AA: "That actually raises a good question that a lot of people have, which is: Are you writing for the ear, or are you writing it for the eye? Should there be a conscious difference between the two?"

BEN YAGODA: "That's a great question, and in fact one of my conclusions in this book, and looking at all different kinds of writers who are distinctive, is that, of the different things that differentiate writers' styles, probably the one I'd think of as most important is the extent to which that writer is more of a spoken writer or a written writer. I mean, on the one hand, you have Elmore Leonard -- spoken, detective writer. Or Hemingway. On the other hand, (there is the writer) Henry James, and everywhere in between.

"And pretty much everybody has a mix, and either one can work. Certainly, if you're writing a hard-boiled detective novel you don't want to sound like Henry James, and if you're writing a dissertation for tenure, you don't want to sound like Elmore Leonard. So the kind of thing you're writing necessitates part of it. But even within any genre or form of writing, there's a lot of room for stylistic differentiation."

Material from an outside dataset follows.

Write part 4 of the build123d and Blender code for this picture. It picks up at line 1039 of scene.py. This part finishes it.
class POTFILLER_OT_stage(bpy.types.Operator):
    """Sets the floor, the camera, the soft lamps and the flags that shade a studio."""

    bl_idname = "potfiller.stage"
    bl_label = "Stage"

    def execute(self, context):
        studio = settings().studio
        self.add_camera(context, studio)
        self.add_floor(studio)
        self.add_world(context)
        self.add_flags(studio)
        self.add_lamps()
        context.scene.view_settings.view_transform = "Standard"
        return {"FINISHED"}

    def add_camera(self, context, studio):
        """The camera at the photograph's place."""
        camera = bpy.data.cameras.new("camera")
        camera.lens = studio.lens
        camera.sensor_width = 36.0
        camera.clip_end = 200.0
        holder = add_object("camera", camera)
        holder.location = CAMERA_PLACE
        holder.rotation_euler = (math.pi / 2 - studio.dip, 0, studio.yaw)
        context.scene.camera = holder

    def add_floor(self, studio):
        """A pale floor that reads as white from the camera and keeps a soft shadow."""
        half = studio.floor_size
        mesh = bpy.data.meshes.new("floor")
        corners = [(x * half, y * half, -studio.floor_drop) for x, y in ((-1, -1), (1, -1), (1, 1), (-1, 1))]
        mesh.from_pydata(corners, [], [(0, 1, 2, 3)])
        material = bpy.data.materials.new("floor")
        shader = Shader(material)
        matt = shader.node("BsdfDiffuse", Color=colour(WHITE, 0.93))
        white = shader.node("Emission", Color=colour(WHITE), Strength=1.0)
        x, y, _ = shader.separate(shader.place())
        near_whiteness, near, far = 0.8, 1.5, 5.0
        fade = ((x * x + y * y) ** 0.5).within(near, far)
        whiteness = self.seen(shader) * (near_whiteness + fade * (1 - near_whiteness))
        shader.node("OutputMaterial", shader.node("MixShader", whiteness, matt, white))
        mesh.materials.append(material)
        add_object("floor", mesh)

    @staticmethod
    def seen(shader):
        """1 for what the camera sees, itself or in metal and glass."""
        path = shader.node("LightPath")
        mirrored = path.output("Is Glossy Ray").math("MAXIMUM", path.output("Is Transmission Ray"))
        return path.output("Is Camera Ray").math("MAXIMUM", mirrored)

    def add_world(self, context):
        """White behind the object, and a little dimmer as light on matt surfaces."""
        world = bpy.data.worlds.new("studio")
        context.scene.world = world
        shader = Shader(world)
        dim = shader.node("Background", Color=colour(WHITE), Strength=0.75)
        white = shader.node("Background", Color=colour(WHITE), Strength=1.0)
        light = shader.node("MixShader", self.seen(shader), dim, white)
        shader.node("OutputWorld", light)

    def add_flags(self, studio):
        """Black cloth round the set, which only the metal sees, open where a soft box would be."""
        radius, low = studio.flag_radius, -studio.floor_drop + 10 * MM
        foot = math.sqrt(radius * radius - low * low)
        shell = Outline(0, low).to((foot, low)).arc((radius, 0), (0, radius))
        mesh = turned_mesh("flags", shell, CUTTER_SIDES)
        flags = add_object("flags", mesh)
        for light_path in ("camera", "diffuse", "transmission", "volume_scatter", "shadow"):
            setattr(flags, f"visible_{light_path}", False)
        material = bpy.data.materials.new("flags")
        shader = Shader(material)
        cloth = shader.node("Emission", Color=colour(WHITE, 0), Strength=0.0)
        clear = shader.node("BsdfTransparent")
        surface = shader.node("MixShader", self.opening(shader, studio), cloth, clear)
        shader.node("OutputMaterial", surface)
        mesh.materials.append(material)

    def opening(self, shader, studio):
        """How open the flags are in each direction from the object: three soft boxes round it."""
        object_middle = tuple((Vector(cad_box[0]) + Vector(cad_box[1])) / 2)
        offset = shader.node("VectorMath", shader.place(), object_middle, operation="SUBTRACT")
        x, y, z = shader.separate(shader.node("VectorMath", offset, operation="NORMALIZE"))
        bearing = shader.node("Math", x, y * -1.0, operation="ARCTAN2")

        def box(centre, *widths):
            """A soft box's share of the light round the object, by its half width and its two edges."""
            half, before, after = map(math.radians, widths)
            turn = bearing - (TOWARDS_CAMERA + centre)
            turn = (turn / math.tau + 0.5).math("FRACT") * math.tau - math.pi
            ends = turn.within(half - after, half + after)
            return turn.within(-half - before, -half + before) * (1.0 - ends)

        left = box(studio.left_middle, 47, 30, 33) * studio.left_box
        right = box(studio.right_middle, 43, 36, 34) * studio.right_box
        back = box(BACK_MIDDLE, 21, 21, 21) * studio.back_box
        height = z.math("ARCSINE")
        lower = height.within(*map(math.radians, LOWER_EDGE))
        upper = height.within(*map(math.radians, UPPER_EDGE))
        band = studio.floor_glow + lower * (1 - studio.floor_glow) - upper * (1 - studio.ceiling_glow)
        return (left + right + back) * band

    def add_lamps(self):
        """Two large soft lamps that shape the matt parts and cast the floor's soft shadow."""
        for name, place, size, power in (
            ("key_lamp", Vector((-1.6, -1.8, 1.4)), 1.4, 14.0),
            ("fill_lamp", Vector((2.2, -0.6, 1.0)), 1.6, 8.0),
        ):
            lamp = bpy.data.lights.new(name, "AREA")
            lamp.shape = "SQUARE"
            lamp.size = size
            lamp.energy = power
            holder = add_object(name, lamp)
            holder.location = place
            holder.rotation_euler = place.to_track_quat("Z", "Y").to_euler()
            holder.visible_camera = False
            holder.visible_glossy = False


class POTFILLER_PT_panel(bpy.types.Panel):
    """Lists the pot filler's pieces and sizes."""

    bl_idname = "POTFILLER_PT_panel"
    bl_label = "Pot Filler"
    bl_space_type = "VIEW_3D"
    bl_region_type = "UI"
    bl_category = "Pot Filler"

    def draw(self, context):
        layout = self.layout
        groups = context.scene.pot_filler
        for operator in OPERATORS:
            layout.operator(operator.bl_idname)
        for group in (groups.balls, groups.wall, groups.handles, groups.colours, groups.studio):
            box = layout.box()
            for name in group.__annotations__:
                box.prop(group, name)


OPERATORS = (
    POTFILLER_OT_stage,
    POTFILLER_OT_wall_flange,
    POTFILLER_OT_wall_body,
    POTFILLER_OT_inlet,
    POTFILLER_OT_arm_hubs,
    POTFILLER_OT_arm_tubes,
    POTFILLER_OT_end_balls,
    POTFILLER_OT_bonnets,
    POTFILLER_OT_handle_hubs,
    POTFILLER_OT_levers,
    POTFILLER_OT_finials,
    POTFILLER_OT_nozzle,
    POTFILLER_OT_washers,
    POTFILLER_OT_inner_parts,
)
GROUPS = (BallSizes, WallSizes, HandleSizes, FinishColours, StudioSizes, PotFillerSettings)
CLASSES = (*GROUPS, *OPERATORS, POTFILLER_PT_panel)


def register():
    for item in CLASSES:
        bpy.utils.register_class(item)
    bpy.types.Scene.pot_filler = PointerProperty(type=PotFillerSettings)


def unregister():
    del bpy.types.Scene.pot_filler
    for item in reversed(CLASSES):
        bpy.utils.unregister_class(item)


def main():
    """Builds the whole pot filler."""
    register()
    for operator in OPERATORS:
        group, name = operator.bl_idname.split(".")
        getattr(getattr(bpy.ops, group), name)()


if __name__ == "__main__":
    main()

RS: "What can students of English as a foreign language learn from reading -- "

BEN YAGODA: "Oh God ... "

RS: " -- different styles in English?"

BEN YAGODA: "They can learn everything, and certainly that's -- my students, who are mostly native speakers, usually quite bright and interested and all that, but the biggest problem in their writing stems from the fact they haven't read enough. So reading as much, as you can and as many different kinds of writing as you can, is the single best thing for improving your own writing, whether you're a native speaker or learning English as a second language."

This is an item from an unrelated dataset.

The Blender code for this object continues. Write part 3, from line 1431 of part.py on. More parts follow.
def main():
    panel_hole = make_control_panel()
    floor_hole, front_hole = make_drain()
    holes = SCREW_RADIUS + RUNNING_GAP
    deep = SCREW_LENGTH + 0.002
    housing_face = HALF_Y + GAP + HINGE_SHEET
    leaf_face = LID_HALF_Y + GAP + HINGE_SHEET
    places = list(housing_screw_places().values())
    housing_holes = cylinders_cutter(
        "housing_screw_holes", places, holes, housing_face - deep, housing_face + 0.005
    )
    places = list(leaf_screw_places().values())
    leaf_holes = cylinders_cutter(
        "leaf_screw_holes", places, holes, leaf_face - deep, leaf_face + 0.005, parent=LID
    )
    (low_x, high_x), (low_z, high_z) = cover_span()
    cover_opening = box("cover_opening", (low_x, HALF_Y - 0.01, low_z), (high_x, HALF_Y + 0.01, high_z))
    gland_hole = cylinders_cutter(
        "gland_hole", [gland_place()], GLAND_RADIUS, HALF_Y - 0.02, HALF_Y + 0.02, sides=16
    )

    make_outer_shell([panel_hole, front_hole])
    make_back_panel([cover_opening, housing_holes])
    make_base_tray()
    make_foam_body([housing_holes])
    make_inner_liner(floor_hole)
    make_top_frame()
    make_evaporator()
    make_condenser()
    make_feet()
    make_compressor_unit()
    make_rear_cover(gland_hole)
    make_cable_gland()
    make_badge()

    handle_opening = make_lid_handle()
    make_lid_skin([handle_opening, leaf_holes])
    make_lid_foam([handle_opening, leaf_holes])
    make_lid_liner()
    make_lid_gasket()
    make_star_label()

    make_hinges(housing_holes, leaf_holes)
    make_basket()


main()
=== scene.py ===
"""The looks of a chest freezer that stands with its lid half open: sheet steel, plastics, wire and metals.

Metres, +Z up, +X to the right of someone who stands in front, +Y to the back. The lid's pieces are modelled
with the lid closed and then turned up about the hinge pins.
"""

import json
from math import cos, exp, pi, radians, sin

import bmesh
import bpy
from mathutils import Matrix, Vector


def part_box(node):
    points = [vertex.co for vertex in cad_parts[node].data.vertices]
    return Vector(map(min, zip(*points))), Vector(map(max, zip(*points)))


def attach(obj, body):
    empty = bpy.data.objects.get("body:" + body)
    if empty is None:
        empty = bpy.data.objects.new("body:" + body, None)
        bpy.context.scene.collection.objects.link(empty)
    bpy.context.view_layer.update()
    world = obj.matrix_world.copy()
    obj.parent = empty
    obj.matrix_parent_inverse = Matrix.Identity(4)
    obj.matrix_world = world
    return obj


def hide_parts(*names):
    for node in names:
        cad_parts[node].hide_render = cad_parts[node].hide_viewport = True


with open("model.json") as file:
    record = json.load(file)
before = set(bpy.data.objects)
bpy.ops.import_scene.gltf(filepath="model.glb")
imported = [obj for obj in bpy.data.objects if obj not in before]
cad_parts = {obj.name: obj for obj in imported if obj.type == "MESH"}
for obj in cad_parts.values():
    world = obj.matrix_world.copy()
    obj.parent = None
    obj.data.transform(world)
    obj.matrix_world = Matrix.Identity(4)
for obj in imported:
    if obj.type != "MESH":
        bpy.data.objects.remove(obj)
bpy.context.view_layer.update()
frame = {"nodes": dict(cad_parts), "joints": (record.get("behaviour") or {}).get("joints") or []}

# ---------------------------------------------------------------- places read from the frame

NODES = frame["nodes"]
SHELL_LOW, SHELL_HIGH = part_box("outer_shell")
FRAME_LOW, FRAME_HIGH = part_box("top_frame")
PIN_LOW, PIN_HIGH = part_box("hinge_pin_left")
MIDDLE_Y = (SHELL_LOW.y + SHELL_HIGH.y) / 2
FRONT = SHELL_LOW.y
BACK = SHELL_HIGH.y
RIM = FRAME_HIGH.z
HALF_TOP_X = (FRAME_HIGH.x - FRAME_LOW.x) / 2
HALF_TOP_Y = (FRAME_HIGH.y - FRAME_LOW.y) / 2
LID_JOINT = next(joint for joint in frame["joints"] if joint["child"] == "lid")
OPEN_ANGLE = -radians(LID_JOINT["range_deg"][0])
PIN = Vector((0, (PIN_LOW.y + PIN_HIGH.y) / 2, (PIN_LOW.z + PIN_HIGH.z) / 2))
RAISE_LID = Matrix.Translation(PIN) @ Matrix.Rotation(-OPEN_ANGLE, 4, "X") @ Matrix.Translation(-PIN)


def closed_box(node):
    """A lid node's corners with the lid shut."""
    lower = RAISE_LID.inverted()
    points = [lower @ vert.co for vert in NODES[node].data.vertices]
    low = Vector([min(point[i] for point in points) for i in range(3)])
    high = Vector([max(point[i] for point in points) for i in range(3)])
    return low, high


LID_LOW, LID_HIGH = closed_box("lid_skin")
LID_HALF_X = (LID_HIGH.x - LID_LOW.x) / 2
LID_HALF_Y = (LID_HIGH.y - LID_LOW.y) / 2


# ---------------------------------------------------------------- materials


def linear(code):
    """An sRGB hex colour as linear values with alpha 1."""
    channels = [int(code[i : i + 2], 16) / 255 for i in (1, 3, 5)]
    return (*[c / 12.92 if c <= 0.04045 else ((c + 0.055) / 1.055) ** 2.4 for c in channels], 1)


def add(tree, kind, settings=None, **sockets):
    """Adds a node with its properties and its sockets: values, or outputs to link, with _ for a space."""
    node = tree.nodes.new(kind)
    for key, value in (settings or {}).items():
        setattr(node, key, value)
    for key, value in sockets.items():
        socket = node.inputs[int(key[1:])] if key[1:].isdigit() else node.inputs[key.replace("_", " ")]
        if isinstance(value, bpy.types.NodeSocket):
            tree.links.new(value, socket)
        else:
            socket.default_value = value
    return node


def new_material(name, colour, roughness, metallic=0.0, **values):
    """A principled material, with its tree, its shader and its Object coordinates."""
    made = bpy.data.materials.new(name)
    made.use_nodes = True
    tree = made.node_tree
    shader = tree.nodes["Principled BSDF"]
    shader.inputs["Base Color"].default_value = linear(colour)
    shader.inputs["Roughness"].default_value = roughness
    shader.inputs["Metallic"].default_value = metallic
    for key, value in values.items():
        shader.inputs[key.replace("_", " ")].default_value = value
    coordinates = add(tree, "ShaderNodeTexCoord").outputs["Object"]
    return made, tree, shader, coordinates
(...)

RS: "So that promotes what in the learning process?"

BEN YAGODA: "It promotes awareness of the way different writers work, of vocabulary, of different rhetorical effects like irony and metaphor. And some of it is conscious: you say, 'Oh I see the way Kurt Vonnegut uses irony.' But more of it is unconscious or subliminal.

"When you read these things carefully, you absorb it. And then, when you're sitting looking at your blank piece of paper or your computer screen, the things that you've read suddenly become part of your array of options in your own writing. And then it gets bigger and bigger, and richer and richer."

RS: "One last question, has your style changed after writing this book?"

BEN YAGODA: "I would say I'm more aware of my style. I was looking at a piece I wrote 15 or 18 years ago, and it sounded too fancy. There were too many big words. I'm a fan of big words when they serve a purpose. But it seemed like it was a little too literary for not necessary reasons. So I think whether it's because of this book or maturity or whatever, my style has become a little bit simpler over time."

AA: University of Delaware English Professor Ben Yagoda is author of the book "The Sound on the Page: Style and Voice in Writing." We asked him to recommend a few other books noteworthy for their style and voice.

RS: He suggested works like "Cat's Cradle" and "Slaughterhouse-Five" by Kurt Vonnegut, "The White Album" and "Slouching Towards Bethlehem" by Joan Didion, and "The Right Stuff" and "The Electric Kool-Aid Acid Test" by Tom Wolfe.